Belediyelerin birleştirilmesi yasası Cumhurbaşkanlığı seçiminden bu yana kalıcı kılınmaya çalışılan kayyum rejiminin bir parçasıdır. Dayatma ve antidemokratik olan bu yasa ile esas hedef yönetimin merkezileşmesi ve tek elde toplanmasıdır.
Önce Kıbrıslı Türk liderliği tasfiye edilerek, Ersin Tatar kayyum olarak atandı. Ardından partilerin iç işlerine müdahaleler gerçekleşti. Meclis işlevsizleştirildi. Şimdi de yerel yönetimler birleştirilme adı altında tek elden yönetilmek isteniyor.
Çok açık bir şekilde Türkiye’deki tek adam rejimi Kıbrıs’ın kuzeyinde de Türkiye’dekine benzer bir kayyum rejimi ve biat kültürü oluşturmak istiyor ve en küçük demokratik yönetim anlayışına dahi tahammülü yoktur.

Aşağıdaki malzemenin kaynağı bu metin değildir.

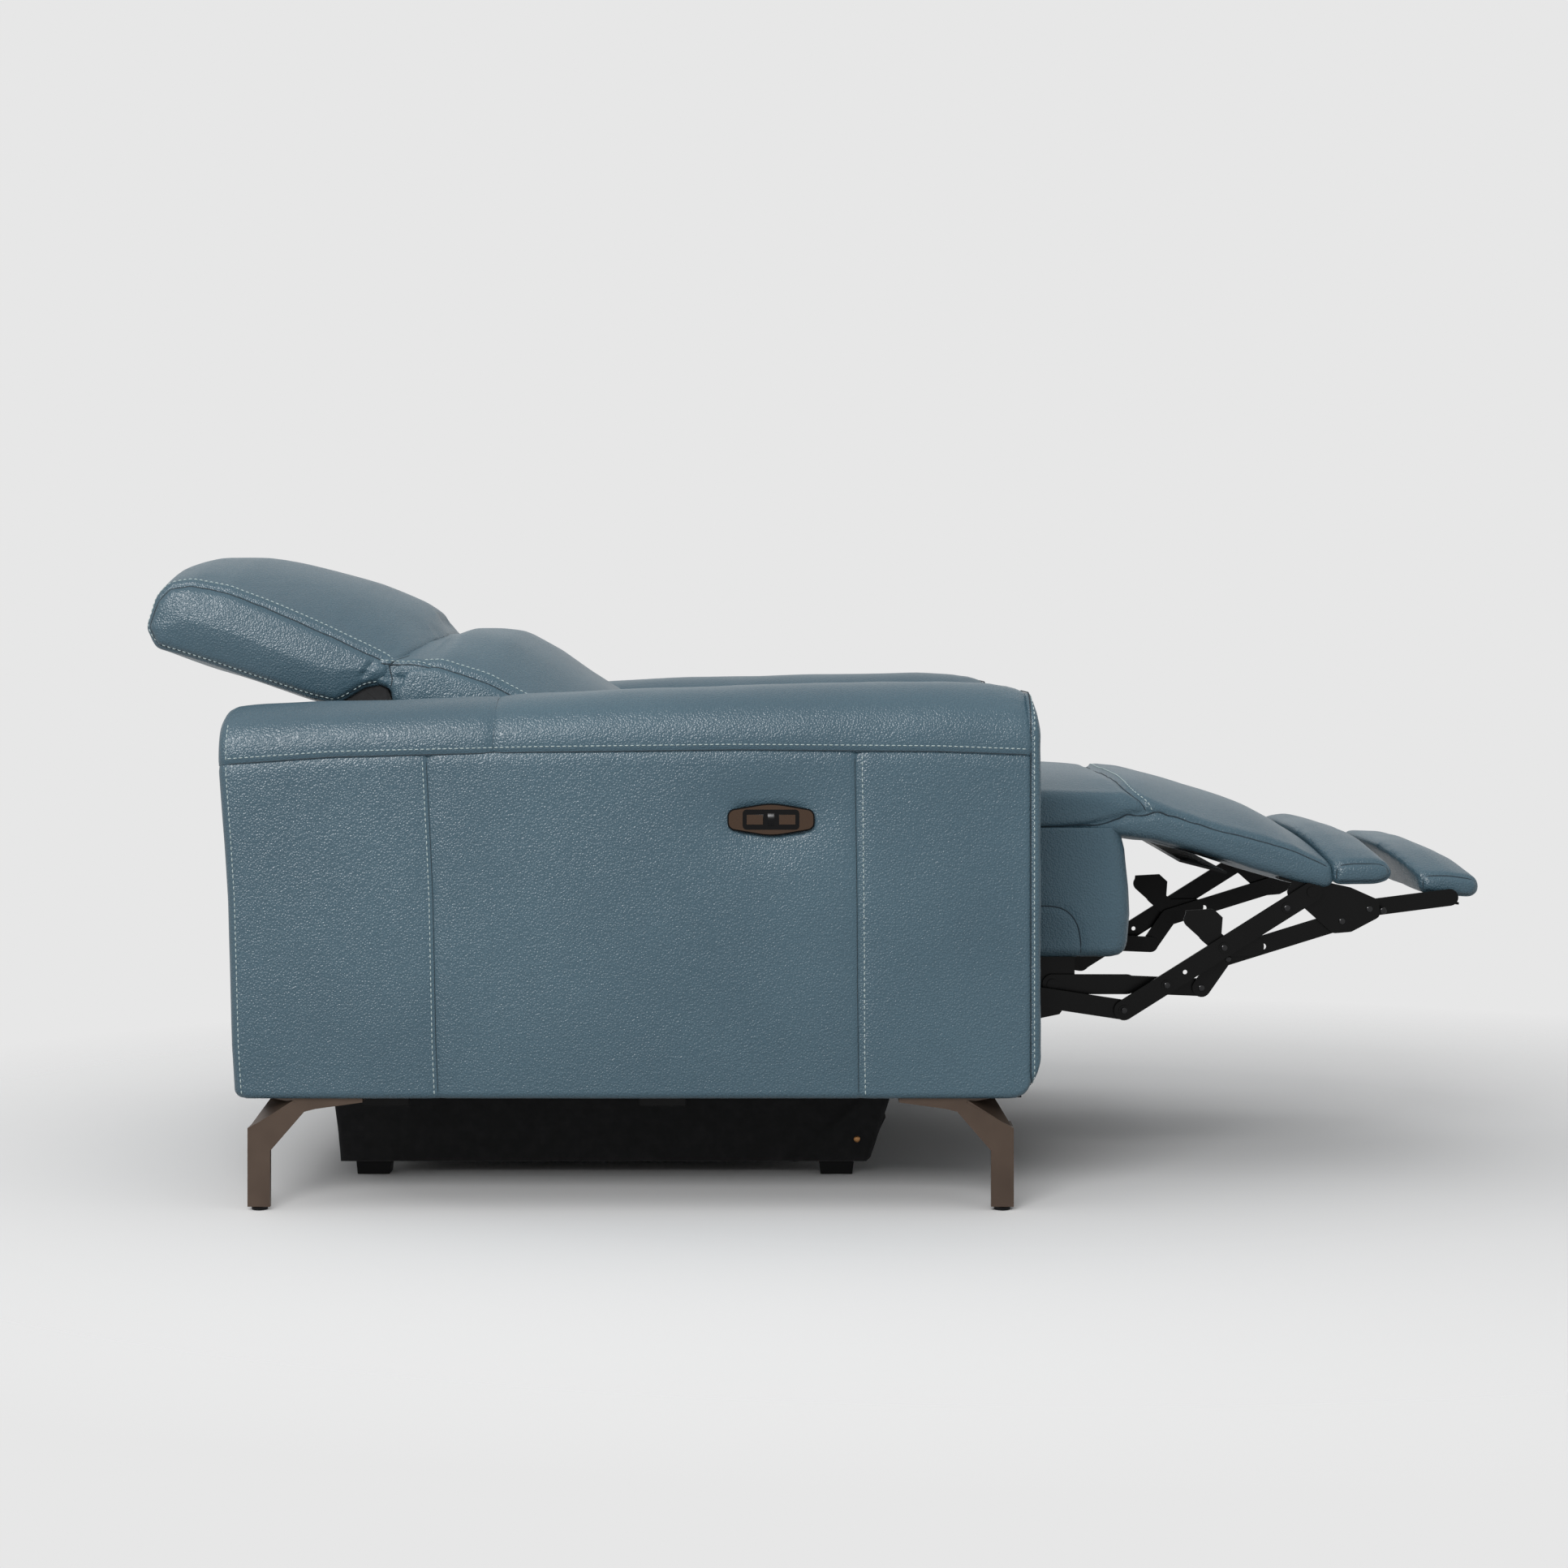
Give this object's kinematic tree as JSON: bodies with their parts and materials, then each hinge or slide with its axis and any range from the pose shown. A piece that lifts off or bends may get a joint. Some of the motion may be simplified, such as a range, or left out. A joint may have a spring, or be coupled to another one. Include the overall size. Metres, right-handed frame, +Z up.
{
  "type": "power recliner",
  "caption": "Leather armchair whose footrest, back and headrest are driven or tilted, on four bent metal legs, with a socket and two buttons in one arm.",
  "frame": {"origin": "on the floor, under the middle of the chair's full length as laid out", "axes": "+X towards the footrest, +Y to the sitter's left, +Z up"},
  "size_m": [1.7404, 1, 0.8277],
  "materials": {
    "leather_pad": "satin",
    "timber": "matte",
    "black_timber": "matte",
    "bronze_metal": "satin",
    "black_steel": "satin",
    "bright_steel": "satin",
    "black_cloth": "matte",
    "black_plastic": "matte",
    "bronze_plastic": "gloss",
    "pale_plastic": "matte"
  },
  "bodies": {
    "base": {"arm_frame_left": "timber", "arm_frame_right": "timber", "arm_outer_left": "leather_pad", "arm_outer_right": "leather_pad", "arm_inner_left": "leather_pad", "arm_inner_right": "leather_pad", "arm_top_left": "leather_pad", "arm_top_right": "leather_pad", "arm_front_left": "leather_pad", "arm_front_right": "leather_pad", "rear_panel": "leather_pad", "leg_front_left": "bronze_metal", "leg_front_right": "bronze_metal", "leg_rear_left": "bronze_metal", "leg_rear_right": "bronze_metal", "leg_glides": "black_plastic", "base_screws": "bright_steel", "base_rails": "black_timber", "support_blocks": "black_plastic", "cross_tubes": "black_steel", "tracks": "black_steel", "dust_cover": "black_cloth", "power_box": "black_plastic", "power_inlet": "black_plastic", "switch_plate": "bronze_plastic", "switch_bezel": "black_plastic", "usb_socket": "bright_steel"},
    "front_button": {"button_front": "bronze_plastic"},
    "rear_button": {"button_rear": "bronze_plastic"},
    "seat": {"side_plate_left": "black_steel", "side_plate_right": "black_steel", "glide_shoes": "pale_plastic", "carriage_tubes": "black_steel", "seat_frame": "timber", "seat_springs": "bright_steel", "seat_box": "leather_pad", "seat_cushion": "leather_pad", "footrest_motor": "black_steel", "recline_motor": "black_steel"},
    "drive_rod": {"footrest_rod": "bright_steel"},
    "lean_rod": {"recline_rod": "bright_steel"},
    "front_arms": {"torque_tube": "black_steel", "front_links": "black_steel"},
    "crank_arms": {"crank_links": "black_steel"},
    "footrest": {"footrest_board": "black_timber", "foot_brackets": "black_steel", "leg_pad": "leather_pad", "ankle_pad": "leather_pad"},
    "long_arms": {"long_links": "black_steel"},
    "outer_arms": {"outer_links": "black_steel"},
    "tip": {"tip_arms": "black_steel", "foot_pad": "leather_pad"},
    "back": {"back_frame": "black_steel", "back_board": "timber", "back_panel": "leather_pad", "back_cushion": "leather_pad", "head_hinge": "black_steel"},
    "head": {"head_frame": "black_steel", "head_board": "timber", "head_cushion": "leather_pad"}
  },
  "joints": [
    {"name": "seat_travel", "type": "slide", "parent": "base", "child": "seat", "axis": [-1, 0, 0], "range_m": [0, 0.22]},
    {"name": "back_recline", "type": "hinge", "parent": "seat", "child": "back", "pos_m": [-0.19, 0, 0.34], "axis": [0, 1, 0], "range_deg": [0, 45]},
    {"name": "recline_drive", "type": "slide", "parent": "seat", "child": "lean_rod", "axis": [-1, 0, 0], "range_m": [0, 0.053]},
    {"name": "head_tilt", "type": "hinge", "parent": "back", "child": "head", "pos_m": [-0.535, 0, 0.672], "axis": [0, 1, 0], "range_deg": [0, 40]},
    {"name": "footrest_fold", "type": "hinge", "parent": "seat", "child": "footrest", "pos_m": [0.45, 0, 0.46], "axis": [0, 1, 0], "range_deg": [0, 74.5]},
    {"name": "crank_swing", "type": "hinge", "parent": "seat", "child": "crank_arms", "pos_m": [0.31, 0, 0.252], "axis": [0, 1, 0], "range_deg": [0, 111.7]},
    {"name": "torque_swing", "type": "hinge", "parent": "seat", "child": "front_arms", "pos_m": [0.23, 0, 0.246], "axis": [0, 1, 0], "range_deg": [0, 96.8]},
    {"name": "footrest_drive", "type": "slide", "parent": "seat", "child": "drive_rod", "axis": [-1, 0, 0], "range_m": [0, 0.0889]},
    {"name": "long_swing", "type": "hinge", "parent": "footrest", "child": "long_arms", "pos_m": [0.648, 0, 0.375], "axis": [0, 1, 0], "range_deg": [-77.7, 0]},
    {"name": "outer_swing", "type": "hinge", "parent": "footrest", "child": "outer_arms", "pos_m": [0.688, 0, 0.336], "axis": [0, 1, 0], "range_deg": [-87, 0]},
    {"name": "tip_fold", "type": "hinge", "parent": "footrest", "child": "tip", "pos_m": [0.724, 0, 0.352], "axis": [0, 1, 0], "range_deg": [0, 165.1]},
    {"name": "front_button_press", "type": "slide", "parent": "base", "child": "front_button", "axis": [0, 1, 0], "range_m": [0, 0.002], "stiffness_N_per_m": 600},
    {"name": "rear_button_press", "type": "slide", "parent": "base", "child": "rear_button", "axis": [0, 1, 0], "range_m": [0, 0.002], "stiffness_N_per_m": 600}
  ],
  "couplings": [
    {"joint": "back_recline", "follows": "seat_travel", "rad_per_m": 3.5692},
    {"joint": "recline_drive", "follows": "seat_travel", "ratio": 0.24046},
    {"joint": "crank_swing", "follows": "footrest_fold", "ratio": 1.4988},
    {"joint": "torque_swing", "follows": "footrest_fold", "ratio": 1.2992},
    {"joint": "footrest_drive", "follows": "footrest_fold", "m_per_rad": 0.068293},
    {"joint": "long_swing", "follows": "footrest_fold", "ratio": -1.042},
    {"joint": "outer_swing", "follows": "footrest_fold", "ratio": -1.1666},
    {"joint": "tip_fold", "follows": "footrest_fold", "ratio": 2.2148}
  ]
}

Bu yasanın aksine Kıbrıs’ı Kıbrıslılar, Lefkoşa’yı, Lefkoşalılar, Mağusa’yı Mağusalılar, Lefke’yi Lefkeliler yönetmelidir. Yerel yönetimler daha da güçlü hale getirilmeli, yerinden yönetim, doğrudan demokrasinin önündeki engeller de kaldırılmalıdır.
Diğer yandan ilgili yasa yine irade ve demokrasiye bir müdahale çabasıdır. Emekçi ve halk düşmanıdır. Toplu iş sözleşmelerini feshetmeyi, yeni ve ağır vergiler uygulamayı ve seçilmiş başkanların yerine kayyumların atanmasına olanak sağlamayı öngörmektedir.
Atanmış hükümet yapısının gözümüzün içine baka baka ilgili yasa tasarısını onaylama sürecine koyabilmesi, toplumsal muhalefetin dağınıklığının sonucudur. İlgili yasa tasarısının mecliste onaylanarak, yürürlüğe girmesi durumunda bunun en büyük sorumlusu en geniş güçbirliği ve toplumsal muhalefet çabalarına burun kıvırıp, kişisel ve partisel hesap yapanlar olacaktır.
Belediye işçileri, halk ve demokratik kitle örgütleri ile birlikte bu dayatma yasa tasarısına karşı mücadele edeceğimizden kimsenin şüphesi olmasın.